The CARPET information platform went online in 2009 and is aimed at librarians and IT specialists, in their capacity as advisors of publication systems or repositories, and others interested in the technical realization of the e-publishing agenda. For this group, it is a place for a quick look or a place to start the evaluation process for e-publishing software or services. Via the platform, they can get in touch with developers or other users and ask questions of a professional audience. Equally, CARPET is aimed at developers, providers and those working on e-publishing projects who are interested in presenting their work or are looking for an infrastructure to support the needs of their users. This group uses the platform to contact potential users of their software or service and to provide a support infrastructure for current users.
The CARPET platform
The CARPET information platform has four main components:
- knowledge base
- news blog.
The most important of these is the catalogue for e-publishing software and services. Taking all the components together, the CARPET platform is a complete and fully operable information infrastructure on e-publishing technology.
The catalogue for e-publishing software and services covers the whole range of the e-publishing process, including creation, submission, approval, archiving and access of digital objects (see Figure 1). All-in-one software solutions are presented, as well as small tools which can be used for additional or specific tasks. An Open Source licence is not mandatory to enter software in the catalogue; commercial licences are accepted as well, in order to present the whole range of software. Service providers for e-publishing processes are also listed in the catalogue in case it is not in the interests of the institution to operate the service themselves, or they are not able to operate it.
For ease of comparison, the data set of a particular software tool or service contains detailed but basic information. The catalogue should be visited at the start of an evaluation process to get an overview of available software tools and services. In case more detailed information is required, links to the information or download page and contact details are provided. The catalogue database is searchable by several categories, for instance: scope of the e-publishing process, type of digital objects, supported languages, programming languages or operating system. Additional descriptions denote the function or architecture. The actual software is not downloadable from the platform servers.
CARPET also provides a list of e-publishing projects in order to present an overview of the institutions that are active in the e-publishing community. Therefore it is mandatory to connect an entry in the catalogue with the relevant e-publishing project, institution or company. The technical infrastructure of the catalogue database also enables re-use or alternative/further use, for example the database infrastructure could be used for other lists or catalogues by adding categories or changing category names. Since 2011, the platform has hosted a registry of virtual research environment projects, in co-operation with the working group VForum of DINI.6
The CARPET forum is the communication channel for the platform, where users and developers can discuss general and more technical topics. Providers, developers and researchers working on projects can create a software- or service-specific forum as support infrastructure.
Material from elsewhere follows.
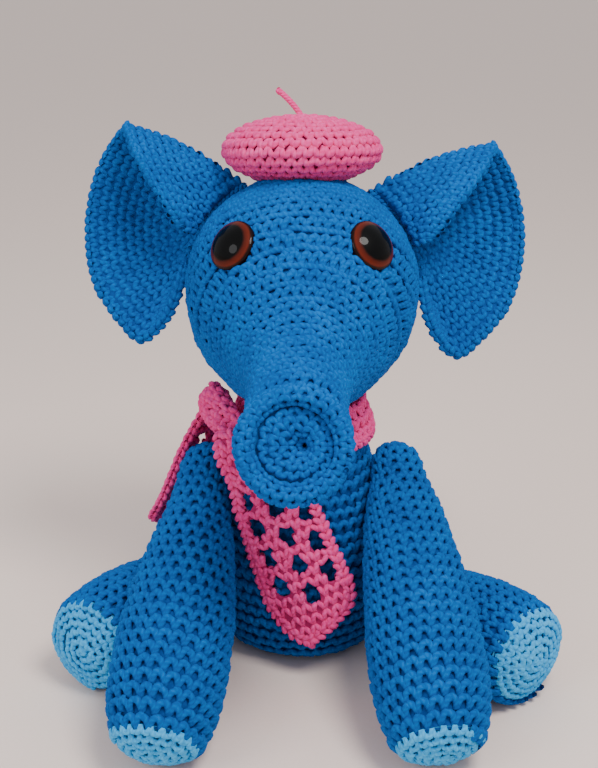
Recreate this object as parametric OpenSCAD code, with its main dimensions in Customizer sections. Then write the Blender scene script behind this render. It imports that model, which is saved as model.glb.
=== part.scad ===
// Crocheted elephant that sits upright, with a beret and a lace scarf.
// Millimetres, +Z up, the face looks towards -Y, origin at the centre of the flat seat.
// "Left" is the -X side and "right" the +X side, as seen from the front.

/* [Yarn] */
// Thickness of the crocheted fabric
skin_t = 3; // [2.5:0.25:3.5]
// Gap between the fabric and the stuffing in it
fill_gap = 0.3; // [0.2:0.1:0.5]
// Gap between two stuffed pieces that are sewn together
sewn_gap = 1.6; // [1.4:0.1:2]

/* [Torso] */
// Height of the torso up to its open neck edge
torso_h = 111; // [109:0.5:111]
// Widest radius of the torso
torso_r = 40.5; // [38:0.5:41]
// Radius of the neck edge
neck_r = 18.5; // [17:0.5:19]
// Radius of the flat seat
seat_r = 25; // [20:1:28]

/* [Head and trunk] */
// Radius of the round head
head_r = 48; // [46:0.5:48]
// Height of the head's centre above the seat
head_z = 157.5; // [157.5:0.5:160]
// How far the face leans back, in degrees
head_tilt = 16; // [12:1:20]
// Radius of the trunk's tip
tip_r = 21; // [19:0.5:22]
// How far the trunk's tip sways towards -X
trunk_sway = 3; // [0:0.5:5]
// Depth of the dent in the trunk's tip
tip_dent = 4.5; // [3:0.5:5]

/* [Eyes] */
// Diameter of each plastic eye
eye_d = 20; // [16:1:20]
// Diameter of the black pupil
pupil_d = 14.4; // [11:0.2:15]
// Height of the eye's dome
eye_dome = 4; // [3:0.5:6]
// How far each eye looks to the side, in degrees
eye_side = 37.5; // [34:0.5:40]
// How far each eye looks up, in degrees
eye_up = 21.5; // [18:0.5:24]

/* [Ears] */
// How far the left ear is turned up round the head, in degrees
ear_turn_left = 6; // [0:1:7]
// How far the right ear is turned up round the head, in degrees
ear_turn_right = 0; // [0:1:4]
// How deep the ear is cupped
ear_cup = 8; // [4:1:10]

/* [Beret] */
// Radius of the beret
beret_r = 33; // [30:0.5:34]
// Half of the beret's thickness
beret_half = 14; // [12:0.5:14]
// Radius of the opening that is sewn to the head
beret_hole = 14; // [10:1:16]
// Length of the twisted stalk
stalk_l = 12; // [8:1:14]

/* [Scarf] */
// Width of the front tail
tail_w = 33; // [29:1:33]
// Length of the front tail
tail_l = 88; // [82:1:90]
// Thickness of the lace
lace_t = 3; // [2:0.5:3]
// Width of each hole in the lace
lace_hole = 4.5; // [3:0.5:5]

/* [Arms] */
// Length of an arm from the shoulder to the edge of its sole
arm_l = 120; // [116:0.5:120]
// Radius of the rounded shoulder
shoulder_r = 10.5; // [9:0.5:11]
// Widest radius of an arm
arm_r = 22.2; // [21:0.1:22.2]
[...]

Many providers and developers still underestimate the advantages of a support forum over a support mailing list: a forum is an efficient and sustainable method of user support, easy to search and better recognizable for the web crawlers of search engines. The dialogues between developers and users or amongst users themselves are archived in the forum for an extended period of time, complementing a support strategy with documentation and/or FAQs.
CARPET currently hosts support forums for LOCKSS7 (digital preservation management), Open Access Statistik8 (usage statics for open access repositories), Goobi Community Edition9 (retro-digitization workflow management) and the official German support forum for Open Journal Systems, Open Conference Systems, Open Monograph Press and Open Harvester Systems of the Public Knowledge Project10 (e-journal system, conference management, monograph publishing, metadata indexing).
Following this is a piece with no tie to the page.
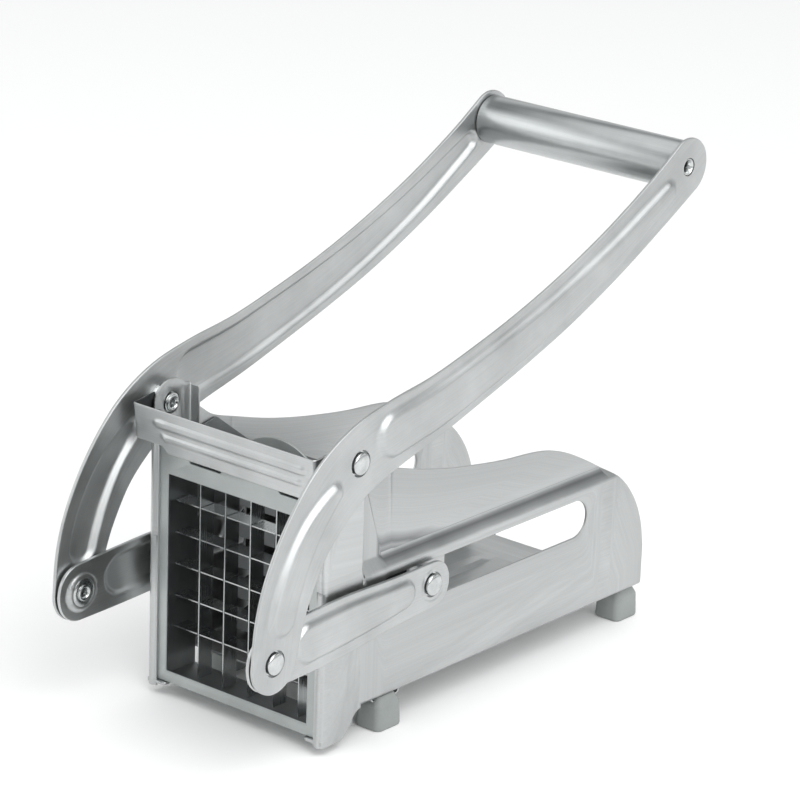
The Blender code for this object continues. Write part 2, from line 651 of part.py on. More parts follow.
def build_handle():
    """A rolled tube between the arms, centred by two plugs on a hollow tie rod."""
    end = ARM_INNER - GAP
    bore = GRIP_RADIUS - GRIP_WALL
    tube = [(GRIP_RADIUS, end), (GRIP_RADIUS, -end), (bore, -end), (bore, end)]
    place(turned("handle_tube", tube, HANDLE, steps=32), LEVER_AXIS, STEEL)
    tie_end = ARM_INNER + ARM_SHEET - TIE_RECESS
    tie = [(TIE_RADIUS, tie_end), (TIE_RADIUS, -tie_end), (TIE_BORE, -tie_end), (TIE_BORE, tie_end)]
    place(turned("handle_tie_rod", tie, HANDLE, steps=16), LEVER_AXIS, RIVET_STEEL)
    for side, sign in SIDES.items():
        outer, inner = end - PLUG_RECESS, end - PLUG_RECESS - PLUG_LENGTH
        plug = [(bore - GAP, outer), (bore - GAP, inner), (TIE_RADIUS + GAP, inner), (TIE_RADIUS + GAP, outer)]
        place(turned(f"handle_plug_{side}", plug, HANDLE, sign), LEVER_AXIS, BLACK_PLASTIC)


# ---------------------------------------------------------------- feet

def build_feet():
    """Rubber blocks, narrower towards the top, with a broad chamfer under the trough."""
    top = FLOOR_UNDERSIDE - GAP
    width, length = FOOT_SIZE
    for end, (x, y) in FEET.items():
        for side, sign in SIDES.items():
            foot = box(f"foot_{end}_{side}", (-width / 2, -length / 2, FOOT_BOTTOM), (width / 2, length / 2, top))
            for vertex in foot.data.vertices:
                if vertex.co.z > 0:
                    vertex.co.x *= FOOT_TAPER
                    vertex.co.y *= FOOT_TAPER
            bevel = foot.modifiers.new("corners", "BEVEL")
            bevel.width = FOOT_CORNER
            bevel.segments = 2
            bevel.limit_method = "ANGLE"
            bevel.angle_limit = math.radians(60)
            foot.location.x = sign * x
            foot.location.y = y
            place(foot, ORIGIN, GREY_RUBBER)


build_trough()
build_cassette_guides()
build_front_frame()
build_blade_frame()
build_blades()
build_pusher_block()
build_pusher_carriage()
build_pusher_screws()
build_pusher_pins()
build_links()
build_lever()
build_pivots()
build_handle()
build_feet()
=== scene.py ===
# %% [markdown]
# # A lever dicer for vegetables
#
# A pressed stainless-steel trough stands on four rubber feet. At its front a grey cassette holds a
# square grid of blades, and a lever with two long arms drives a studded pusher along the trough.
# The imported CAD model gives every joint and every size. This file gives the pressed beads, rolled
# edges, domed rivets and finishes.

# %% The frame
import math

import bmesh
import bpy
import numpy as np
from mathutils import Matrix, Vector


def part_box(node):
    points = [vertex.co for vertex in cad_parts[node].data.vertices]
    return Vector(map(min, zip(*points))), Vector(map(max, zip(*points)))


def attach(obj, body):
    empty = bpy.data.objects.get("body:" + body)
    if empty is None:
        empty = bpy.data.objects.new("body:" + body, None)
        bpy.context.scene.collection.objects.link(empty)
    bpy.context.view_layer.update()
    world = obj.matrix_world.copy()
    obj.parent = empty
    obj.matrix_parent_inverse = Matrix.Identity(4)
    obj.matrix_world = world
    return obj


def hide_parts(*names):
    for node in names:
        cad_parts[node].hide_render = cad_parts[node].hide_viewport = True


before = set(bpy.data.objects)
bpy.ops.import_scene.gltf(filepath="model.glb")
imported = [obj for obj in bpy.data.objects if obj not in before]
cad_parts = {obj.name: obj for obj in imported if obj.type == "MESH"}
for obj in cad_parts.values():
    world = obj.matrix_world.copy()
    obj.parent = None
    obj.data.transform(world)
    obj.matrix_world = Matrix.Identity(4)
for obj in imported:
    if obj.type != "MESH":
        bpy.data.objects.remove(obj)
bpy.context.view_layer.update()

# %% [markdown]
# ## One working frame in millimetres
#
# A maker measures this machine from its blades. So each piece is drawn in millimetres from the
# middle of the blade grid, at the blades' cutting edges: X across, Y towards the rear, Z up. Two
# blades of the CAD model say where that point lies in the frame.

# %% Millimetres from the middle of the grid
MM = 0.001
upright_blade, level_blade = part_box("vertical_blade_3"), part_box("horizontal_blade_3")
GRID_CENTRE = Vector(((upright_blade[0].x + upright_blade[1].x) / 2, level_blade[0].y,
                      (level_blade[0].z + level_blade[1].z) / 2))


def node_mm(node):
    """A CAD node's lowest and highest corners in the working frame."""
    low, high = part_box(node)
    return (low - GRID_CENTRE) / MM, (high - GRID_CENTRE) / MM


def axis_mm(node):
    """Where a round node's line along X crosses the plane of Y and Z."""
    low, high = node_mm(node)
    return (low.y + high.y) / 2, (low.z + high.z) / 2


PIVOT = axis_mm("pivot_spacer_right")
LINK_JOINT = axis_mm("lower_rivet_right")
PUSHER_PIN = axis_mm("pusher_pin_right")
HANDLE_AXIS = axis_mm("handle_tube")
SIDES = {"left": -1, "right": 1}
print("pivot", PIVOT, "link joint", LINK_JOINT, "pusher pin", PUSHER_PIN, "handle", HANDLE_AXIS)

# %% [markdown]
# ## Colours and nodes
#
# A colour is written as an sRGB hex value, as a paint chart gives it, and one function turns it
# into the linear numbers that the shader wants. One more function adds any node to a finish.

# %% Colour and node helpers
def linear(hex_colour):
    """sRGB hex, such as "c8cbca", as linear red, green, blue and alpha."""
    channels = [int(hex_colour[i:i + 2], 16) / 255 for i in (0, 2, 4)]
    return (*[c / 12.92 if c <= 0.04045 else ((c + 0.055) / 1.055) ** 2.4 for c in channels], 1.0)


def add_node(tree, kind, settings=None, inputs=None):
    """Adds a node. An input is given by name or number, as a value or as the socket it comes from."""
    node = tree.nodes.new(kind)
    for name, value in (settings or {}).items():
        setattr(node, name, value)
    for key, value in (inputs or {}).items():
        if isinstance(value, bpy.types.NodeSocket):
            tree.links.new(value, node.inputs[key])
        else:
            node.inputs[key].default_value = value
    return node


def new_finish(name):
    """An empty node material with its shader."""
    finish = bpy.data.materials.new(name)
    finish.use_nodes = True
    tree = finish.node_tree
    return finish, tree, tree.nodes["Principled BSDF"]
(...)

The CARPET knowledge base (KB) was set up to provide information on the platform, not only on tools and services but also on the processes of e-publishing. The wiki-based KB is a collaborative collection of basic knowledge on e-publishing processes at a central location and is open for everyone with an interest in e-publishing solutions to participate in the documentation from basic information to technical implementation of e-publishing. Developers and providers are welcome to set up their own documentation for their project or software product.
The CARPET news blog started as an open news source about developments in the e-publishing technology field and is also a collaborative area where developers, providers or project teams can present their newest developments, recent updates, upcoming events or anything else they would like to report to the community. Users of e-publishing technology can contribute articles about ongoing discussions, their own experiences or anything e-publishing related that they would like to share with the community. The news blog provides all the features of an ordinary blog, the content is searchable by categories or keywords and readers are able to add comments to an article or share the article with friends.
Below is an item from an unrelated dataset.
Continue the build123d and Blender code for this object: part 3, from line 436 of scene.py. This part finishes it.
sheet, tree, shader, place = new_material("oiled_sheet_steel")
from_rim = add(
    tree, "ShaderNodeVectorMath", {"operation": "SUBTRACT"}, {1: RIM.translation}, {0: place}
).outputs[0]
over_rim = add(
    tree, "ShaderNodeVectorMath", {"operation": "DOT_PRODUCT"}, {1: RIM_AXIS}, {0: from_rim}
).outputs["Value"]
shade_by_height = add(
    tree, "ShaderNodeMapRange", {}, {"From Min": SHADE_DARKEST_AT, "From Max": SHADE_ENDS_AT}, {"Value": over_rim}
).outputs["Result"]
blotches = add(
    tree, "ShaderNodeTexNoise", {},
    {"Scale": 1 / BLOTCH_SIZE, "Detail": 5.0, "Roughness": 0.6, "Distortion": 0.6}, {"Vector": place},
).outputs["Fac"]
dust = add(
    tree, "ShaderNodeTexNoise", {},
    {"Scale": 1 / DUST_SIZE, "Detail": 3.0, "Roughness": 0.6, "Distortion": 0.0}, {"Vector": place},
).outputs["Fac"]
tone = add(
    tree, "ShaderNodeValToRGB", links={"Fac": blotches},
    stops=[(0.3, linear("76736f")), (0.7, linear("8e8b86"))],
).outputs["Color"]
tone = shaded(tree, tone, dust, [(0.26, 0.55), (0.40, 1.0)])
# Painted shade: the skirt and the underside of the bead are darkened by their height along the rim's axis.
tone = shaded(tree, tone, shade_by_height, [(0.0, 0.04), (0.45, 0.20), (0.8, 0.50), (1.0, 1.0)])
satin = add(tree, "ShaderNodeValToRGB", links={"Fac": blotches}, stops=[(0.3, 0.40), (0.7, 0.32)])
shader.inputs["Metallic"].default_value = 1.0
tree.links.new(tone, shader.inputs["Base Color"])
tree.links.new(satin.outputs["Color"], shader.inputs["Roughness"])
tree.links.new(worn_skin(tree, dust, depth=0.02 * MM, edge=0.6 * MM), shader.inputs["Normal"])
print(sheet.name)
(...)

An infrastructure for the community: the future
The approach of the CARPET Project, and its infrastructure, have already been outlined. Since the aim of the Project is to provide a platform for the community to use, all areas are fully open and every user can add content to the four areas of the platform. The CARPET Project team just acts as editorial staff, keeping the compatability of the catalogue data sets high and preventing abuse like spam. In respect of personal rights and data privacy rights, every user is able to manage, edit and delete all their provided content and personal data at any time via the self-administration tool ‘My CARPET’.
The underlying openness of all areas at the CARPET platform has a particular purpose: the future of the platform and the quality of its content is dependent on the community. The Project has set up the infrastructure, but in order to provide sustainable information of high quality, CARPET needs the help of all participants. Changes in technology or organization can only be documented accurately by the developers or software providers. Likewise, the information on processes, software and services should also rely on the shared day-to-day experience of users.
“… the future of the platform and the quality of its content is dependent on the community …”
Of course, it is not mandatory to participate, but any help is always very welcome. The CARPET Project team prefers to invite everyone to use the CARPET platform in the way most beneficial to him/her, be it searching for software, finding information on services, exchanging knowledge on processes or presenting your work. However, if you notice any errors or omissions, please consider editing the information in order to help all the other e-publishing enthusiasts using the CARPET platform.